There is not really a lot of variation in the set, though, as the prevailing theme is sand. Though a few locations do differ to the outdoors and overall their layouts are all varied enough to provide a different combat flow as you move through the game. The enemies are also pretty standard fare, sticking to a more real military feel with soldiers with guns, insurgents with guns and more soldiers with different guns. There are no varied classes of enemy you can expect from other games, like crazy guy with knife, grenade freak or whatever. Well, ok there is one. A heavy armoured juggernaut with an M60 machine gun... ok then I guess it has classes of enemy after all. Dangit...
Somewhere devoid of sand.

Somewhere else devoid of sand. Makes a nice change.
It gets everywhere. And I do mean... everywhere!
So how does all this tie together in a story? As said above, Dubai has been smothered in a mega sandstorm, and a US military battalion has defied orders and the wishes of the UAE and stayed behind to assist in evacuations. Clearly they did not make it out and several weeks later the storm finally recedes enough for a delta force team to go in and investigate a barely discernible distress message. Note I did not say the storm ended, it simply moved on a little and exposed a little of the city, giving the main character, Captain Walker, a way in. At this point the assumptions are many about the fate of the city and the battalion that stayed behind. Were they consumed in the storm, unable to find shelter? Were they attacked? Who knows...
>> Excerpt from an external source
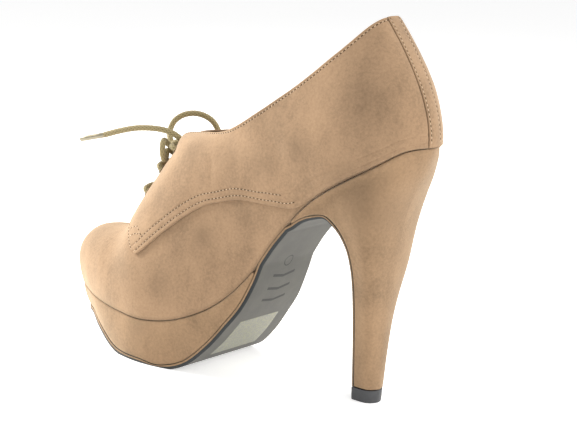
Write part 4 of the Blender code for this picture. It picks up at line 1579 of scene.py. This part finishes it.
class SHOE_OT_backstay(bpy.types.Operator):
    """Add the narrow strip that covers the back seam"""

    bl_idname = "shoe.backstay"
    bl_label = "Backstay"

    def execute(self, context):
        outside = OVERLAY_GAP + BACKSTAY_THICK
        rises = np.linspace(*EDGE_RISES, 121)
        edges = place_at_width(rises, BACKSTAY_WIDTH / 2)
        section = wall_section(20, 10, 0.0005, BACKSTAY_THICK, (0.0022, 7))

        def place(column, row):
            base, extra, depth = section[row].T
            share = np.clip(base + extra / BACKSTAY_WIDTH, 0, 1)
            rise = rises[column]
            start = edges[column]
            turn = start + share * (LOOP - 2 * start)
            points = skin(turn, rise)
            inward = np.minimum(share, 1 - share) * BACKSTAY_WIDTH
            relief = stay_softness(points) - seam_troughs(inward, (STAY_INSET,), 0.00045, STAY_DENT)
            height = outside - depth + relief * (1 - depth / BACKSTAY_THICK)
            return points + height[:, None] * skin_normal(turn, rise)

        def edge(column, row):
            # Painted shade on the strip's cut edges and back, by depth
            return section[row][:, 2] / BACKSTAY_THICK * 0.8

        backstay = laid_grid(
            "backstay_suede", len(rises) - 1, len(section) - 1, place, [suede()], edge=edge,
        )
        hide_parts("backstay")
        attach(backstay, "root")
        return {"FINISHED"}


class SHOE_OT_tongue(bpy.types.Operator):
    """Add the tongue under the throat"""

    bl_idname = "shoe.tongue"
    bl_label = "Tongue"

    def execute(self, context):
        stations = np.linspace(THROAT_START - TONGUE_BOW, TONGUE_END, 141)
        section = wall_section(40, 24, 0.0005, TONGUE_THICK, (0.0022, 5))
        depth_at = WALL + TONGUE_GAP

        def place(column, row):
            base, extra, depth = section[row].T
            across = np.clip(base + extra / TONGUE_WIDTH, 0, 1) * 2 - 1
            along = (stations[column] - THROAT_START) / (TONGUE_END - THROAT_START)
            spot = stations[column] - TONGUE_BOW * across ** 2 * along
            side = np.where(across >= 0, 1, -1)
            rise = rise_at_width(spot, side, np.abs(across) * TONGUE_WIDTH / 2)
            turn = turn_of(spot, side)
            points = skin(turn, rise)
            normal = skin_normal(turn, rise)
            normal[:, 1] = np.where(np.abs(across) < 0.02, 0, normal[:, 1])
            height = -depth_at - depth + softness(points, 0.014, 0.00020) * (1 - depth / TONGUE_THICK)
            return points + np.minimum(height, -depth_at - depth)[:, None] * unit(normal)

        def edge(column, row):
            # Painted shade on the tongue's cut edges and back, and at its top end
            top = (stations[-1] - stations[column]) / 0.05
            return np.clip(section[row][:, 2] / TONGUE_THICK, 0, 1) * 0.6 + 0.3 * np.exp(-top ** 2)

        tongue = laid_grid(
            "tongue_suede", len(stations) - 1, len(section) - 1, place, [suede()], edge=edge,
        )
        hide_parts("tongue")
        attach(tongue, "root")
        return {"FINISHED"}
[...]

Commander Shepard taking down the reapers... Oh wait, wrong game.
They all look alike.
And assumption is pretty much the hallmark of the story as you are led around by the nose in a very organic feeling way. It is not all that hard to avoid spoiling the ending at this point since the game sets the tone pretty quickly. The following is simply the first half hour of the game anyway so I am not spoiling much when I say that you are attacked by locals waiting in ambush at a small outpost on the highway out of the city. The area is chocked with cars covered in sand, and dead bodies shrivelled by hot sand and decomposition litter the area. The outpost is clearly US military, and seemingly the origin of the distress call. And the dead soldiers were clearly not killed by a sandstorm, as bullet holes pepper the scene. So yeah, it all looks like local terrorists have attacked the military in the usual 'we hate America' way of Modern Warfare like games. Assumptions. You track them to a near by building where you hope to save a soldier who was taken in a fire fight near the outpost, only to see him being interrogated by an American with a CIA ID badge. What? Anyway you save him only to have him pull a gun on you. OK he is shocked and confused and says he is going to get his commanding officer who is among soldiers who are now storming the insurgent camp below anyway. And then the soldiers return and begin shooting at you as well, directed by the solider you saved, if you chose not to shoot him that is. Remember those choices you may not know you have? And from then on it seems like more and more you see the US forces being the bullies, rounding up civilians, shooting them if they resist and so on.

Assumption... yes you can make them all you want but the fact remains that Captain Walker is forced into a fight with his own military who seems to have gone off the deep end, including their commander, Lt. Colonel Konrad. Some way into the game you have infrequent radio contact with him and he seems to have lost most of his marbles. As I said above, the 'Damned 33rd' have returned from a disastrous mission in Afghanistan, and the failure was taken pretty hard by Konrad. Something that the varied collectable items in the game echo in the form of psychiatric evaluation snippets painting him as a classic PSTD with an emerging messiah complex coupled with feelings of inadequacy. And to add to the lunacy, there is a DJ in one of the towers broadcasting a 'good morning Vietnam' style show, though laced with much more propaganda and pro-33rd viewpoints in which the insurgents are addressed directly to knock off their shit.

The infighting between them feels nice and well written.
Overall you spend the rest of the game trying to get to Konrad and bring him down, feeling the deep disgrace they have brought on the service. Though the fun does not stop there, as the team begins to break down under the pressure. It is all very believable as their steady camaraderie slowly crumbles with disagreements and mistrust over their newly adopted mission and the moral conflict of having to gun down their own fellow soldiers. This finally descends into loathing and infighting near the end as the team continues on despite having been exposed to a glimmer of truth showing them that the situation may not be what they have assumed all along. And no I will not expand on this because that would spoil way too much. At this point I do recommend this game as a full price purchase because it is very much worth it. Even if you are not a fan of the overly patriotic shooter franchise in which you just blindly charge around gunning down people who are not American, be aware that this game is not among those. You will be rewarded with a richer and deeper story.

I did say in the end the blindfold comes off and much of what has happened is shown in a very different light. Well, more a different reality than a different light. Again I cannot spoil this because it is a triumph of story telling that must be experienced first hand by the player. This does leave me with one more task where I reflect on the name of the game. 'The Line'. Hold the line? Like a battle line? How about a moral line? Sure, that works. 'I get it now' I say to myself, smug and satisfied at my power of observation. 'I see what you did there Yager, very clev.... oh...'. I did not really have it all figured out after all, as I saw another line that had been crossed without realising it. A line of sanity in which a startling truth of everything that has happened until now becomes apparent and leaves you questioning if you really had choices or if events chose your actions for you.
If you leave this game feeling good about yourself, you
have done something wrong. Just saying...

I'm sorry I cannot be more clear about this but keep this in mind when you reach the ending. You will know what I mean. As I said I do recommend the game as maybe one of the best games of 2012. It does not really revolutionise anything mechanic wise, it simply takes what we already have a good amount of and tells a great story with it.